From a technical perspective, MAS has been locked in a near picture-perfect retreat since May 2007. During this time frame, the shares have steadily declined under resistance at their 10-week and 20-week moving averages. The former of these intermediate-term trendlines is perched in the 10 region, providing a layer of technical resistance that could help keep the sold July call out of the money.

Meanwhile, MAS’s long-term downtrend has shown very little signs of abating. In late September, the equity managed to peek its head above its weekly moving averages, but was immediately rebuffed by resistance at the round-number 20 level. On the other hand, technical support could manifest at the 7 level – site of MAS’s November lows, providing a bit of concern for the purchased February 7.50 put.

Weekly chart of Masco since May 2007 with 10-week and 20-week moving averages

The Sentiment Drivers

Sentiment toward MAS is weighted toward the pessimistic end of the spectrum. Options traders are complacent toward the stock, as its Schaeffer’s put/call open interest ratio (SOIR) of 1.49 ranks near the mid-point of its annual range. However, all 9 brokerage firms following the equity rate it a “hold” or worse, according to Zacks. What’s more, 6.10% of the stock’s float has been sold short. These latter 2 indicators, while warranted due to the stock’s poor technical performance, could provide sideline money for MAS in the event of a positive earnings report.

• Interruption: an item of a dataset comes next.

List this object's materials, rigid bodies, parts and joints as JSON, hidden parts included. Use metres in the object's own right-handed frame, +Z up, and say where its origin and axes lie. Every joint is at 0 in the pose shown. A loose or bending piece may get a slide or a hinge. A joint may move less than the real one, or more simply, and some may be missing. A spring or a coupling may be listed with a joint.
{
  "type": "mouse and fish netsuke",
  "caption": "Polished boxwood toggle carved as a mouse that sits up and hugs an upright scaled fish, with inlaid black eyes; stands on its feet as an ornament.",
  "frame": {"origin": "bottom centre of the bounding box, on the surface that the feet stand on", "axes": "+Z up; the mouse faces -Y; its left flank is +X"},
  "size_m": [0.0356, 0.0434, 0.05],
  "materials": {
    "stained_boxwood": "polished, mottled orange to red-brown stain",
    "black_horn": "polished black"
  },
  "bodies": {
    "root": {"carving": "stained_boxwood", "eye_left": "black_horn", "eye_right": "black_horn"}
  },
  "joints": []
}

Sentiment indicators for Masco

The Verdict? In regard to today’s strange looking calendar/ratio spread, I have to say I’m a bit baffled. If the goal of the trader was to offset the cost of buying the February 7.50 puts, then why not match those contracts 1 for 1 with the sold July 10 calls to achieve an essentially free trade? As it stands, this position appears to be heavily bearish toward MAS. While I can’t disagree with a bearish take on the shares given their poor technical performance and the worsening global economy, I remain concerned that there is more to today’s trading example than meets the eye.